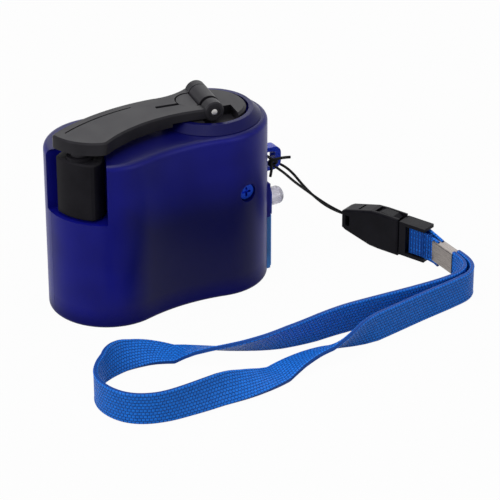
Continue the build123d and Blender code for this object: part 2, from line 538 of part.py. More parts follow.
def make_buckle():
    high = BUCKLE_HALF
    lower_edge = [(0, -2.5), (1.2, -3.2), (9.5, -high + 0.2), (12.5, -high), (SOCKET_LEN, -high)]
    upper_edge = [(s, -h) for s, h in reversed(lower_edge)]
    socket = side_profile(lower_edge + upper_edge, BUCKLE_T)
    broad = socket.faces().sort_by(Axis(buckle.origin, buckle.y_dir))
    socket = fillet(broad[0].edges() + broad[-1].edges(), 0.6)
    socket -= buckle_block(5.0, SOCKET_LEN + 1, -1.7, 1.7, -high + 1.2, high - 1.2)
    for side in (-1, 1):
        window = sorted((side * (high - 1.6), side * (high + 1)))
        socket -= buckle_block(10.7, SOCKET_LEN + 1, -1.7, 1.7, *window)
    socket -= buckle_block(1.4, 2.8, -4, 4, -1.6, 1.6)
    parts["buckle_socket"] = socket

    insert = buckle_block(SOCKET_LEN + 0.3, 21.4, -2.3, 2.3, -high + 0.5, high - 0.5)
    for side in (-1, 1):
        rail = sorted((side * (high - 1.5), side * (high - 0.5)))
        insert += buckle_block(21.3, INSERT_END, -2.3, 2.3, *rail)
        insert += side_profile([(s, side * h) for s, h in PRONG], 3.0)
    insert += buckle_block(22.6, 23.8, -0.9, 0.9, -high + 1.0, high - 1.0)
    insert += buckle_block(12.5, SOCKET_LEN + 0.4, -1.3, 1.3, -0.8, 0.8)
    parts["buckle_insert"] = insert


def make_strap_end():
    """Webbing folded round the insert's bar and pinched in the crimp."""
    def at(s, t):
        spot = buckle.origin + buckle.x_dir * s + buckle.y_dir * t
        return (spot.X, spot.Y)

    near, far = at(26.6, -1.9), at(26.6, 1.9)
    outer = [at(24.0, -1.9), at(22.5, -1.9), at(21.7, -1.2), at(21.7, 1.2), at(22.5, 1.9), at(24.0, 1.9), far,
             (CRIMP_X + 1.25, CRIMP_START_Y - 0.1), (CRIMP_X + 1.25, CRIMP_START_Y - 2.2),
             (CRIMP_X - 1.25, CRIMP_START_Y - 2.2), (CRIMP_X - 1.25, CRIMP_START_Y - 0.1), near]
    inner = [at(24.4, -0.98), at(22.5, -0.98), at(22.5, 0.98), at(24.4, 0.98), at(27.0, 0.4), at(27.0, -0.4)]
    fold = make_face(Polyline(*outer, close=True)) - make_face(Polyline(*inner, close=True))
    parts["strap_fold"] = raised(fold, BUCKLE_Z - 3.9, BUCKLE_Z + 3.9) \
        - block(60, 80, CRIMP_START_Y - 3, CRIMP_START_Y, CRIMP_Z + CRIMP_H / 2 - 0.4, 12) \
        - block(60, 80, CRIMP_START_Y - 3, CRIMP_START_Y, -1, CRIMP_Z - CRIMP_H / 2 + 0.4)
    half_t, half_h = CRIMP_T / 2, CRIMP_H / 2
    crimp = block(CRIMP_X - half_t, CRIMP_X + half_t, CRIMP_END_Y, CRIMP_START_Y, CRIMP_Z - half_h, CRIMP_Z + half_h)
    crimp = fillet(crimp.edges().filter_by(Axis.Y), 0.4)
    crimp -= block(CRIMP_X - 1.25, CRIMP_X + 1.25, CRIMP_START_Y - 2.2, CRIMP_START_Y + 1,
                   CRIMP_Z - half_h + 0.4, CRIMP_Z + half_h - 0.4)
    parts["strap_crimp"] = crimp - parts["strap_fold"]


def smooth_route(points, name):
    """Straight runs joined by tangent arcs, each as large as its two runs allow."""
    radii = []
    for before, here, after in zip(points, points[1:], points[2:]):
        turn = (Vector(*here) - Vector(*before)).get_angle(Vector(*after) - Vector(*here))
        short = min((Vector(*here) - Vector(*before)).length, (Vector(*after) - Vector(*here)).length)
        radii.append(0.45 * short / tan(radians(turn) / 2))
    print(name, "radii", [round(r, 1) for r in radii])
    return FilletPolyline(*points, radius=radii)


STRAP_ROUTE = [
    (70.1, CRIMP_END_Y), (70.1, -42.4), (66.6, -46.3), (60.0, -47.6), (46.0, -47.7), (30.0, -47.8), (16.0, -47.0),
    (3.0, -43.6), (-7.0, -38.6), (-18.0, -35.4), (-29.0, -36.2), (-38.0, -40.2), (-42.6, -47.0), (-40.4, -55.0),
    (-32.0, -60.6), (-19.0, -61.9), (-4.0, -60.3), (10.0, -57.2), (24.0, -53.4), (36.0, -52.6), (48.0, -50.9),
    (60.0, -49.7), (67.6, -48.6), (71.6, -43.6), (71.6, CRIMP_END_Y),
]
CORD_ROUTE = [
    (33.6, -2.7, 30.8), (34.3, -0.4, 30.2), (35.0, 2.6, 29.2), (38.2, 3.0, 27.0), (42.6, 2.0, 22.8), (47.4, 1.3, 16.6),
    (52.6, 0.9, 11.0), (57.2, 0.3, 7.0), (60.9, -1.0, 5.9),
]
CORD_RETURN = [
    (34.6, -2.7, 29.0), (37.6, -2.6, 27.2), (41.6, -1.6, 22.4), (46.4, -0.7, 16.0), (51.8, -0.5, 9.6), (56.4, -0.9, 5.9),
    (59.8, -1.7, 5.2),
]


def make_strap():
    route = smooth_route([(x, y, STRAP_Z) for x, y in STRAP_ROUTE], "strap")
    section = Plane(origin=route @ 0, z_dir=route % 0, x_dir=(0, 0, 1)) * Rectangle(STRAP_W, STRAP_T)
    strap = sweep(section, route)
    ratio = strap.volume / (route.length * STRAP_W * STRAP_T)
    print("strap length", round(route.length, 1), "volume ratio", round(ratio, 4))
    parts["wrist_strap"] = strap


def make_cord():
    knot_at = Vector(33.7, -3.0, 29.9)
    knot = Pos(*knot_at) * Rot(90, 0, 0) * Cylinder(1.15, 2.0)
    knot = chamfer(knot.edges(), 0.4)
    for end in ((38.4, -5.0, 31.0), (32.4, -4.1, 26.2)):
        reach = Vector(*end) - knot_at
        knot += Plane(origin=knot_at, z_dir=reach) * extrude(RegularPolygon(CORD_R * 1.05, 8), reach.length)
    for name, points in (("lanyard_cord", CORD_ROUTE), ("lanyard_return", CORD_RETURN)):
        route = smooth_route(points, name)
        end = Plane(origin=route @ 0, z_dir=route % 0)
        strand = sweep(end * RegularPolygon(CORD_R * 1.053, 8), route)
        ratio = strand.volume / (route.length * pi * CORD_R**2)
        print(name, "length", round(route.length, 1), "volume ratio", round(ratio, 4))
        channel = sweep(end * Circle(CORD_R + 0.1), route)
        parts["buckle_socket"] -= channel
        knot -= strand
        parts[name] = strand
    parts["cord_knot"] = knot


make_buckle()
make_strap_end()
make_strap()
make_cord()

os.makedirs("parts", exist_ok=True)
for name, solid in parts.items():
    export_step(solid, f"parts/{name}.step")
print(len(parts), "nodes")
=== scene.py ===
"""Looks of the hand crank phone charger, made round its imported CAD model. Lengths are in metres."""
import json
import math

import bmesh
import bpy
from mathutils import Matrix, Vector


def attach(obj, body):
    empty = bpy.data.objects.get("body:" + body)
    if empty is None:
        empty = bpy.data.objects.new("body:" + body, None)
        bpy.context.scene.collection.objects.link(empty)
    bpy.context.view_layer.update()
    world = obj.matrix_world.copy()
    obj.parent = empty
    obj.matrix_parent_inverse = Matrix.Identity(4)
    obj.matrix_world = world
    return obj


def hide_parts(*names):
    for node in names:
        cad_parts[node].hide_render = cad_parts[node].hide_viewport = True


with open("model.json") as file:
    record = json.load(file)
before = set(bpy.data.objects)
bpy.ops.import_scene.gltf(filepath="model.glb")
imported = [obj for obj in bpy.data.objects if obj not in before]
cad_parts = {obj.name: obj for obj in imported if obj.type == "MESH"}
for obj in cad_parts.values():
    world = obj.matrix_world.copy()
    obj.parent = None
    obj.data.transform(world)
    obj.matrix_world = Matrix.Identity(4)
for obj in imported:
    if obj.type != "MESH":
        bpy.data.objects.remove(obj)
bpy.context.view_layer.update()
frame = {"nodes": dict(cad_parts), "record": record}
nodes = frame["nodes"]
scene = bpy.context.scene
MM = 0.001


def mm(*values):
    """A point written in millimetres."""
    return Vector(values) * MM


# ---------------------------------------------------------------- camera
CAMERA_AT = mm(-298.6, -541.2, 339.1)
LOOKS_AT = mm(21.0, -12.7, 10.8)
camera = bpy.data.objects.new("camera", bpy.data.cameras.new("camera"))
scene.collection.objects.link(camera)
camera.location = CAMERA_AT
camera.rotation_euler = (LOOKS_AT - CAMERA_AT).to_track_quat("-Z", "Y").to_euler()
camera.data.sensor_width = 36.0
camera.data.lens = 187.2
camera.data.clip_start, camera.data.clip_end = 0.05, 20.0
scene.camera = camera


# ---------------------------------------------------------------- lines that the cords follow
def nurbs_curve(name, points, steps=10):
    """A smooth open NURBS curve with these control points."""
    data = bpy.data.curves.new(name, "CURVE")
    data.dimensions = "3D"
    spline = data.splines.new("NURBS")
    spline.points.add(len(points) - 1)
    for point, spot in zip(spline.points, points):
        point.co = (*spot, 1.0)
    spline.order_u = 3
    spline.use_endpoint_u = True
    data.resolution_u = steps
    return data


def spline_line(points, steps):
    """The points along the smooth curve with these control points."""
    holder = bpy.data.objects.new("line", nurbs_curve("line", points, steps))
    scene.collection.objects.link(holder)
    bpy.context.view_layer.update()
    mesh = bpy.data.meshes.new_from_object(holder)
    line = [v.co.copy() for v in mesh.vertices]
    bpy.data.objects.remove(holder)
    bpy.data.meshes.remove(mesh)
    return line


def lengths_along(line):
    """The length along the line at each of its points."""
    total = [0.0]
    for a, b in zip(line, line[1:]):
        total.append(total[-1] + (b - a).length)
    return total


def blend_keys(keys, value):
    """Straight interpolation between (value, result) pairs."""
    for (a, low), (b, high) in zip(keys, keys[1:]):
        if value <= b:
            t = max(0.0, min(1.0, (value - a) / (b - a)))
            return low + (high - low) * t
    return keys[-1][1]


def new_piece(name, mesh, body, material):
    """A mesh as a piece of its own that rides on a body."""
    piece = bpy.data.objects.new(name, mesh)
    scene.collection.objects.link(piece)
    mesh.materials.clear()
    mesh.materials.append(material)
    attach(piece, body)
    return piece


# ---------------------------------------------------------------- materials
def linear(code):
    """An sRGB hex colour as the linear numbers that a shader takes."""
    parts = [int(code[i:i + 2], 16) / 255 for i in (1, 3, 5)]
    return [c / 12.92 if c <= 0.04045 else ((c + 0.055) / 1.055) ** 2.4 for c in parts] + [1.0]


def add(tree, kind, inputs=None, **settings):
    """Adds a node to the tree, with its settings, and sets or links its inputs."""
    made = tree.nodes.new(kind)
    for key, value in settings.items():
        setattr(made, key, value)
    for key, value in (inputs or {}).items():
        socket = made.inputs[key]
        if isinstance(value, bpy.types.NodeSocket):
            tree.links.new(value, socket)
        else:
            socket.default_value = value
    return made


def start_material(name):
    material = bpy.data.materials.new(name)
    material.use_nodes = True
    material.node_tree.nodes.clear()
    return material, material.node_tree


# the middle of a noise's range, in which nearly all of its values lie
NOISE_LOW, NOISE_HIGH = 0.35, 0.65


def grain(tree, feature_mm, detail=3.0, stretch=(1, 1, 1)):
    """Noise on the object's own coordinates, with features of this size in millimetres."""
    where = add(tree, "ShaderNodeTexCoord")
    scaled = add(tree, "ShaderNodeMapping", {"Vector": where.outputs["Object"], "Scale": stretch})
    return add(tree, "ShaderNodeTexNoise", {"Vector": scaled.outputs[0], "Scale": 1 / (feature_mm * MM),
                                            "Detail": detail, "Roughness": 0.6})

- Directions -
Set down verbatim only the lines between the start of the data above and the line with "return (spot.X, spot.Y)", both boundaries included.

- Finished exercise -
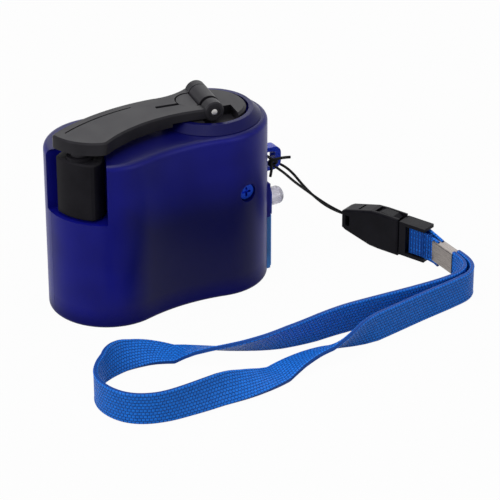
Continue the build123d and Blender code for this object: part 2, from line 538 of part.py. More parts follow.
def make_buckle():
    high = BUCKLE_HALF
    lower_edge = [(0, -2.5), (1.2, -3.2), (9.5, -high + 0.2), (12.5, -high), (SOCKET_LEN, -high)]
    upper_edge = [(s, -h) for s, h in reversed(lower_edge)]
    socket = side_profile(lower_edge + upper_edge, BUCKLE_T)
    broad = socket.faces().sort_by(Axis(buckle.origin, buckle.y_dir))
    socket = fillet(broad[0].edges() + broad[-1].edges(), 0.6)
    socket -= buckle_block(5.0, SOCKET_LEN + 1, -1.7, 1.7, -high + 1.2, high - 1.2)
    for side in (-1, 1):
        window = sorted((side * (high - 1.6), side * (high + 1)))
        socket -= buckle_block(10.7, SOCKET_LEN + 1, -1.7, 1.7, *window)
    socket -= buckle_block(1.4, 2.8, -4, 4, -1.6, 1.6)
    parts["buckle_socket"] = socket

    insert = buckle_block(SOCKET_LEN + 0.3, 21.4, -2.3, 2.3, -high + 0.5, high - 0.5)
    for side in (-1, 1):
        rail = sorted((side * (high - 1.5), side * (high - 0.5)))
        insert += buckle_block(21.3, INSERT_END, -2.3, 2.3, *rail)
        insert += side_profile([(s, side * h) for s, h in PRONG], 3.0)
    insert += buckle_block(22.6, 23.8, -0.9, 0.9, -high + 1.0, high - 1.0)
    insert += buckle_block(12.5, SOCKET_LEN + 0.4, -1.3, 1.3, -0.8, 0.8)
    parts["buckle_insert"] = insert


def make_strap_end():
    """Webbing folded round the insert's bar and pinched in the crimp."""
    def at(s, t):
        spot = buckle.origin + buckle.x_dir * s + buckle.y_dir * t
        return (spot.X, spot.Y)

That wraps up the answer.